Esa noche, con su novia judía, visita el cabaret “La catacumba”, donde Werner Finck, actor, escritor y humorista, se juega la vida y arranca aplausos en un arriesgado ejercicio de decencia. Es curioso ver cómo la dignidad fallecida en el tribunal cameral prusiano resucita en un cabaret. A partir de abril, el proceso toma un carácter más “burocrático”, con una población ya acostumbrada a las nuevas realidades: depuraciones y campos de concentración. Algunas tiendas judías siguen abiertas, aunque numerosos carteles piden el boicot a los “traidores a la nación”. En el tribunal cameral la vida continúa: los judíos se eclipsan y aparece un miembro de las SS que ejerce en poco tiempo de dictador. Muchos de los jóvenes ven llegado su momento y se suman a las filas nazis en un proceso que recuerda lo ocurrido en 1923. Lo que viene después es un hundimiento progresivo, irremediable. Todos los partidos políticos, menos el NSPAD, son disueltos y nombres de literatos, científicos, actores, locutores y cualquier género de personas conocidas, van incorporándose ineluctablemente a la lista de los proscritos, expatriados o desaparecidos. En mayo se organiza una quema de libros. Muchos periódicos, sin cambiar de cabecera, cambian de ideología escandalosamente.

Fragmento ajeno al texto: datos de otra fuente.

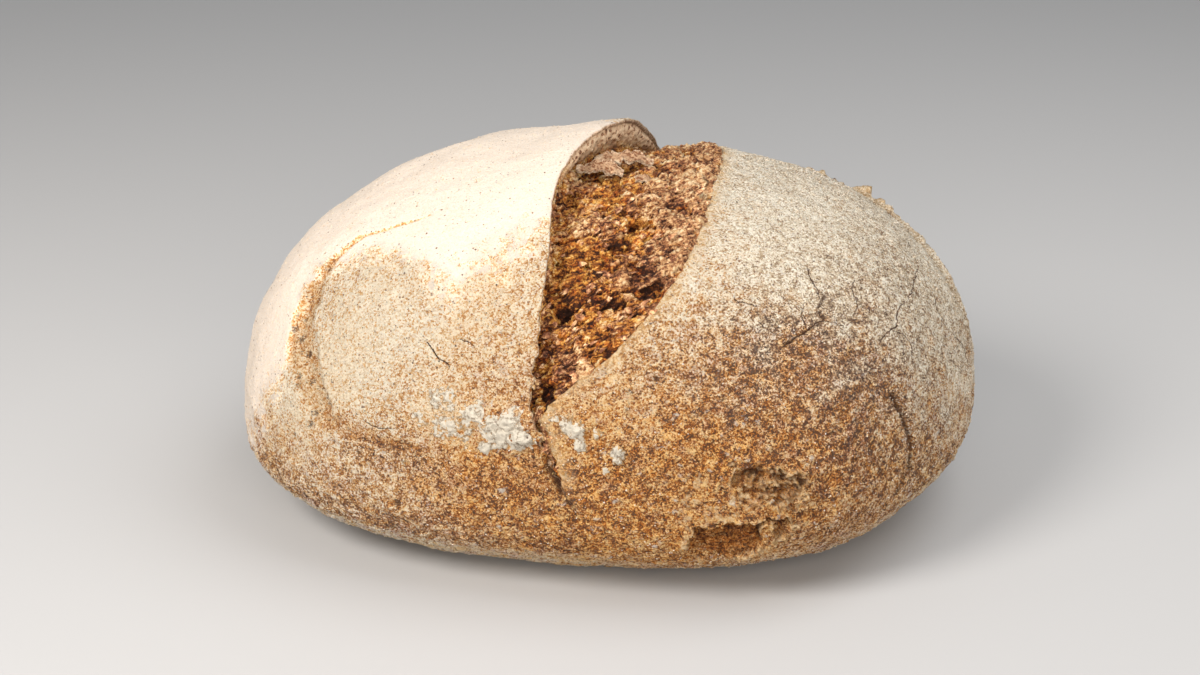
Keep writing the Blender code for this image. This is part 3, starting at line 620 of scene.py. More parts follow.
def ragged_edge(side, turn):
    """x of one side's crust at its ragged edge."""
    left_edge, right_edge, parted, _ = crust_edges(turn)
    if side == "right":
        return right_edge - FAR_RAGGED * parted * rough_along(turn, RAGGED_TURNS, seed=52)
    crumbled = EAR_RAGGED + EAR_CRUMBLED * ease((EAR_CRUMBLES_BELOW - turn) / EAR_CRUMBLES_OVER)
    return left_edge + crumbled * parted * rough_along(turn, RAGGED_TURNS, seed=51)


# ------------------------------------------------------------------ relief of the crust
# Most of these give the relief in millimetres and a mask from 0 to 1 for the finish.


def nearest_on_line(skin, line):
    """Distance of each point to a line through (x, turn) places, the nearest knot of the line, and how
    far to the line's left the point is."""
    places = np.array([p[:2] for p in line], float)
    knots = np.arange(len(places))
    fine = np.linspace(0, len(places) - 1, LINE_STEPS * len(places))
    course = np.stack([curve_through(np.stack([knots, axis], -1), fine) for axis in places.T], -1)
    centre, normal = skin.dough.on_skin(course)
    leftward = np.cross(normal, np.gradient(centre, axis=0))
    leftward /= np.linalg.norm(leftward, axis=1, keepdims=True)
    points = skin.points
    close = ((points > centre.min(0) - LINE_MARGIN) & (points < centre.max(0) + LINE_MARGIN)).all(1)
    nearby = points[close]
    away = np.stack([np.linalg.norm(nearby - c, axis=1) for c in centre])
    near, best = np.full(len(points), FAR_AWAY), np.zeros(len(points), int)
    near[close], best[close] = away.min(0), away.argmin(0)
    return near, fine[best], np.einsum("ij,ij->i", points - centre[best], leftward[best])


def width_along(line, knot):
    """Half width of a slash at and between its knots."""
    return curve_through([(i, p[2]) for i, p in enumerate(line)], knot)


def slash_relief(skin, line, depth):
    """A shallow slash: steep on one side, sloping out on the other, with a ragged course."""
    away, knot, beside = nearest_on_line(skin, line)
    half_width = width_along(line, knot)
    wander = SLASH_WANDER * rough(skin.points, SLASH_WANDER_SIZE, seed=7)
    across = np.sign(beside) * away / half_width + wander
    steep, sloped = ease((1 + across) / SLASH_STEEP_EDGE), ease((1 - across) / SLASH_SLOPED_EDGE)
    inside = steep * sloped * (away < 3 * half_width)
    return -depth * np.minimum(half_width / DEEP_SLASH, 1) * inside, inside


def rim_relief(skin, line):
    """The ragged crust that stands up along the inner edge of the right-hand slash."""
    away, knot, beside = nearest_on_line(skin, line)
    half_width = width_along(line, knot)
    upright = np.exp(-(((np.sign(beside) * away - half_width) / RIM_WIDTH) ** 2))
    ragged = np.clip(1 - RIM_RAGGED * (0.5 - rough(skin.points, RIM_RAGGED_SIZE, seed=9)), 0, None)
    return RIM_HEIGHT * upright * ragged * np.minimum(half_width / DEEP_SLASH, 1)


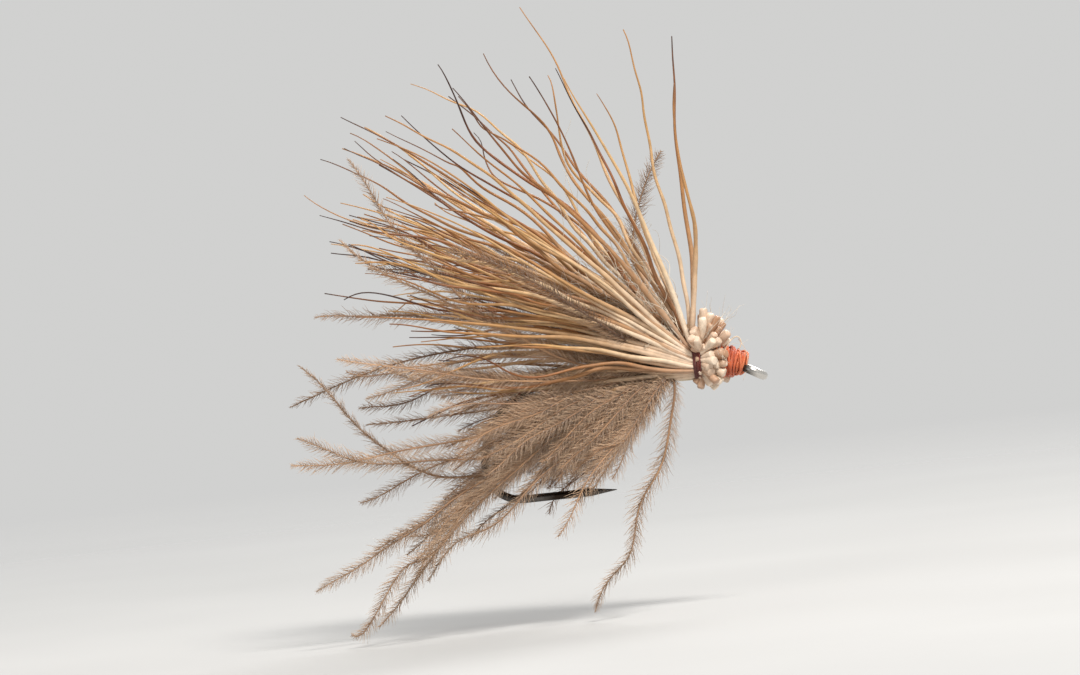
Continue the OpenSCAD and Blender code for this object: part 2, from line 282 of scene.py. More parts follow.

Haffner analiza la evolución mental de los alemanes no nazis (una mayoría al comienzo de 1933) en esta época, y nos describe su resistencia inicial, su lenta conversión en muchos casos, conservando siempre un fondo de mala conciencia, la claudicación masiva cuando empiezan a llegar los éxitos clamorosos. Algunos, no obstante, se refugian hasta el fin en una crítica muda, otros se sumen en un pesimismo autodestructivo, otros todavía buscan un aislamiento que los libre de la realidad. Entre estos últimos están gran cantidad de escritores, que saturaron estos años las librerías de una literatura evocadora e íntima, plena de nostalgias, vacaciones campestres y primeros idilios. Haffner ensaya esta vía escapista con escaso éxito. Su grupo de compañeros, en el que jóvenes de ideologías extraordinariamente variadas conviven y discuten civilizadamente, salta por los aires cuando varios de ellos abrazan el dogma nazi. En estas condiciones la vida privada es imposible y la única alternativa es la emigración por dolorosa que esta sea.
Se intercala aquí la etapa final de su padre. Aunque ya jubilado en 1933, es conminado a firmar un escrito de apoyo sin reservas al nacionalsocialismo. Incapaz de arriesgar su pensión y dejar sin sustento a su familia, firma, pero el oprobio lo lleva a la muerte en poco tiempo. Decidido a emigrar, Sebastian concede sin embargo a su padre presentarse antes al último examen que le falta para ingresar en la judicatura. Ello le obliga a participar en unos ejercicios militares con una esvástica en el brazalete. El libro concluye con los recuerdos de los días pasados en el campamento. Al principio sufren un burdo adoctrinamiento que Sebastian resiste sin problemas, pero unos días después comienza una extenuante instrucción militar teórica y práctica y tras una sesión sobre los incomprensibles errores tácticos de la primera batalla del Marne en el verano de 1914, la idea de revancha prende con fuerza en los jóvenes guerreros. Son páginas que bucean en las sensaciones de aquel veinteañero con un brazal nazi que pasa los días realizando actos de los que se arrepiente en largas noches de insomnio. Le falta valor para hacer lo que quisiera hacer, pero ¿cuánto coraje es necesario para arriesgar la vida sin ninguna esperanza de que el sacrificio sirva para maldita la cosa?
El autor da forma en este libro, en 1939, a sus recuerdos de los sucesos de 1914-1933, y le resulta inevitable buscar continuamente analogías entre los dos desplomes, el ya vivido en el 33 y el que se avecinaba con pasos de gigante en el 39. El lector actual no dejará de encontrar similitudes con la situación de nuestra Europa en interminable crisis económica y política, y vislumbrará claves de este sendero autodestructivo que muestra a cada paso la eterna contradicción entre capitalismo y democracia.